[Data lines start]
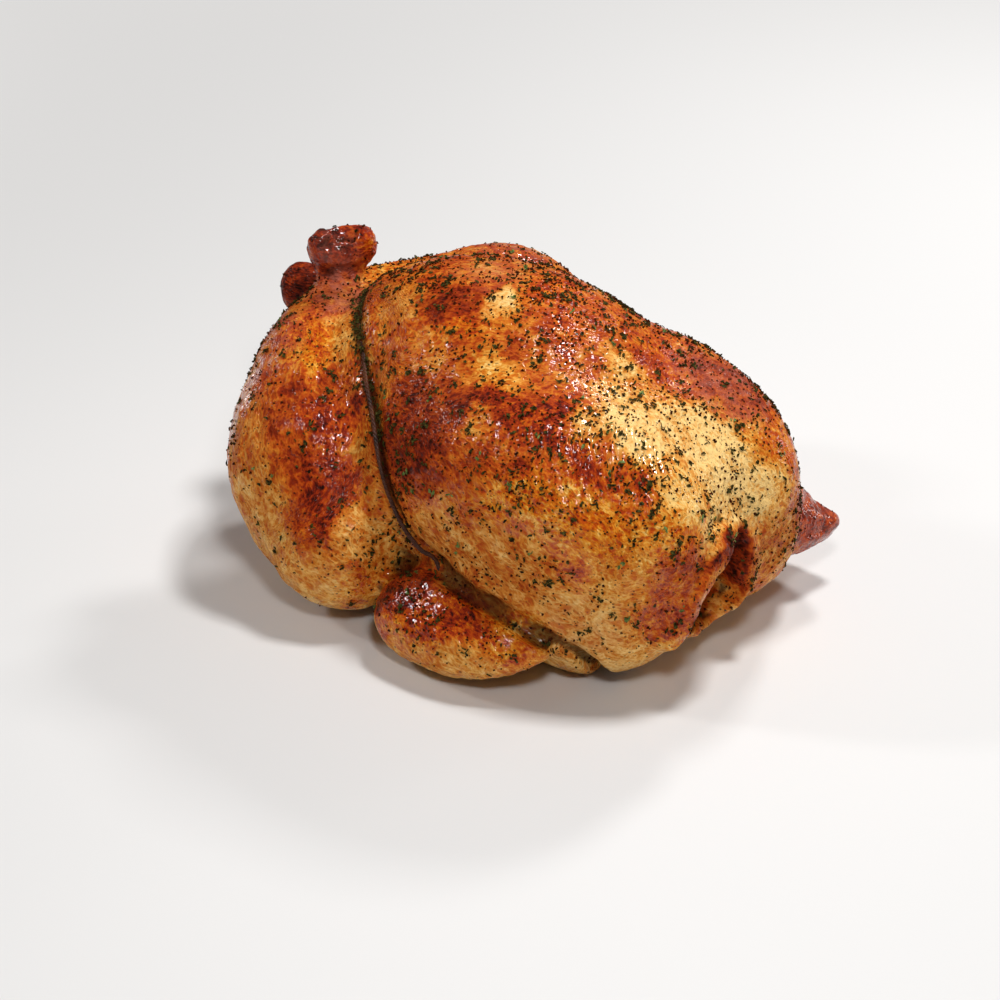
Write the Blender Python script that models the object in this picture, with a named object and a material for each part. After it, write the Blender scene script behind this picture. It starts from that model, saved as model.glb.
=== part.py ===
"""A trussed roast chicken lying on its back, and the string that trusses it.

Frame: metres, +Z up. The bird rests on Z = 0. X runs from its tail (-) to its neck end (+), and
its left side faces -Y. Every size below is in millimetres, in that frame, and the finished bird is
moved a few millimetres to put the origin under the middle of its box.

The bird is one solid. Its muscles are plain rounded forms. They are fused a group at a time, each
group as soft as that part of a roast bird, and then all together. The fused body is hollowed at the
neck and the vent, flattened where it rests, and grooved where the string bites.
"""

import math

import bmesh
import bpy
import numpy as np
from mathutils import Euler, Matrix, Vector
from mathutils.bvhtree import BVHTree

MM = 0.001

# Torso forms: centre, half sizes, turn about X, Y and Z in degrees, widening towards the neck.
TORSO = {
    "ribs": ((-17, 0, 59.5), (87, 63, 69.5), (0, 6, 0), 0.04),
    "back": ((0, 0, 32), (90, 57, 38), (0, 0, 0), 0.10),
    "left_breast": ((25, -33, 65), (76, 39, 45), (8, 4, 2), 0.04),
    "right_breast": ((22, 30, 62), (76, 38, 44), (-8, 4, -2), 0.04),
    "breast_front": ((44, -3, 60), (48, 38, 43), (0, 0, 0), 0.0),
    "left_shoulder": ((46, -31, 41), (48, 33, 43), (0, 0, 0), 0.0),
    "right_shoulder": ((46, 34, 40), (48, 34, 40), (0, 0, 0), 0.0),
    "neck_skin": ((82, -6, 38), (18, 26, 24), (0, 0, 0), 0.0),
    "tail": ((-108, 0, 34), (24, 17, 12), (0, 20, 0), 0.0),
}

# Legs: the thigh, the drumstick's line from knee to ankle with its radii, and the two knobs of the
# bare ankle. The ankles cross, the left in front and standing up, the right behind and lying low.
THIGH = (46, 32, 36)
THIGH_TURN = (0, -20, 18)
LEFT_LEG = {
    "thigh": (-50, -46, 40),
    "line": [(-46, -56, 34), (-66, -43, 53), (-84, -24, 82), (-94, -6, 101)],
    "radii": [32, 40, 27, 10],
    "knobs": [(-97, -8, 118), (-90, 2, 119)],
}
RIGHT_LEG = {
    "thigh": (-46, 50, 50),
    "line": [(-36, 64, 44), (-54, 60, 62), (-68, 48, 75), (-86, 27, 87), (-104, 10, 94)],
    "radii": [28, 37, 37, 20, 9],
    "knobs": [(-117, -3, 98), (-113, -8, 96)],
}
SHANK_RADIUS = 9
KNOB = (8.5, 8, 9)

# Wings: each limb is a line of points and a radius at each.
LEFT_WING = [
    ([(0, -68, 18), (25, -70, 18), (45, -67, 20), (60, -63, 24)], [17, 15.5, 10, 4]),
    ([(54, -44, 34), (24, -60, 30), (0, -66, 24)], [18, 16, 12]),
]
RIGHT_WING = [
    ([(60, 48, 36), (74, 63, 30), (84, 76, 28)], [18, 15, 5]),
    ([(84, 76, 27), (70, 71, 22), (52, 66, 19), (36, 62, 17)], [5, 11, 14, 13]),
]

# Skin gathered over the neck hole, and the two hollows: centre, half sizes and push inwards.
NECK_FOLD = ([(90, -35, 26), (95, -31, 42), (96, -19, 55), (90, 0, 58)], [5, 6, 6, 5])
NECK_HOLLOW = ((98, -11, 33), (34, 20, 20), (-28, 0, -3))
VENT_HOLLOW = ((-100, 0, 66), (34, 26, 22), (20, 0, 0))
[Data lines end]
* **Set task**
Set down verbatim only the lines between the start of the data above and the line with "that trusses it.", both boundaries included.

* **Result of this exercise**
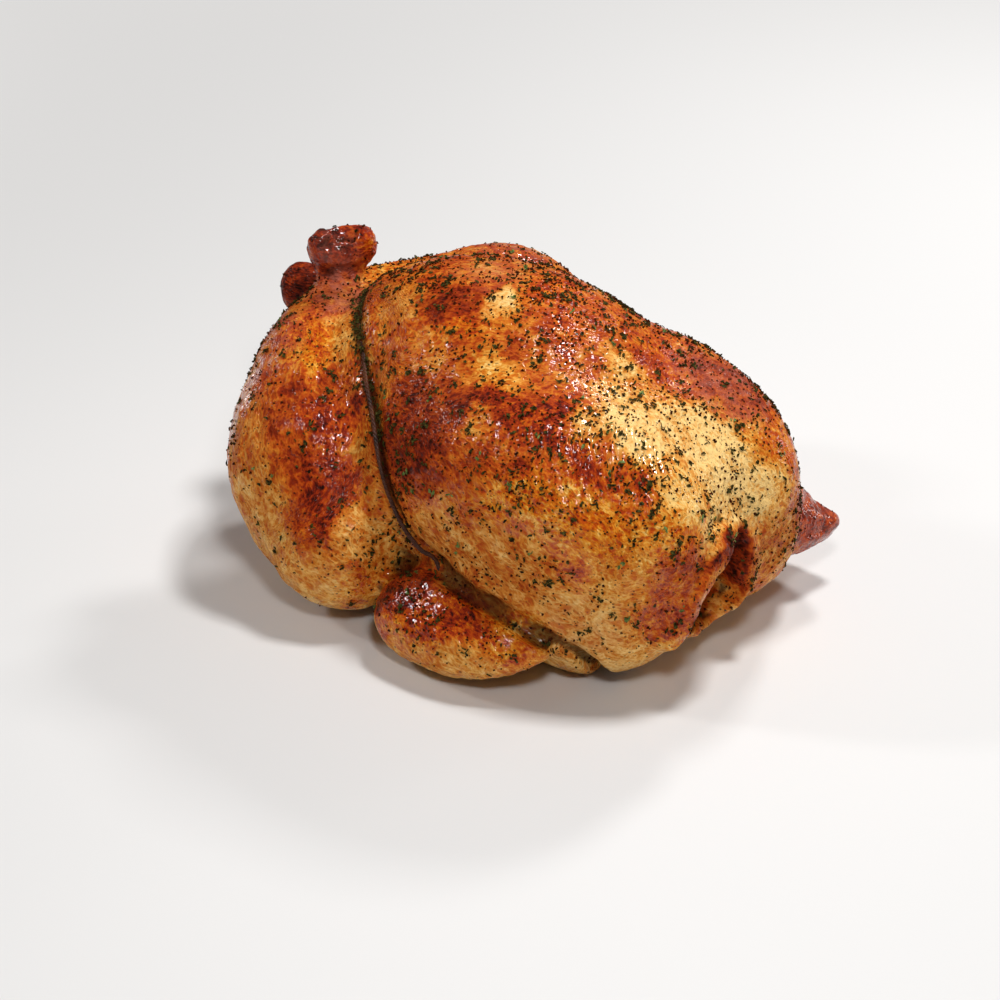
Write the Blender Python script that models the object in this picture, with a named object and a material for each part. After it, write the Blender scene script behind this picture. It starts from that model, saved as model.glb.
=== part.py ===
"""A trussed roast chicken lying on its back, and the string that trusses it.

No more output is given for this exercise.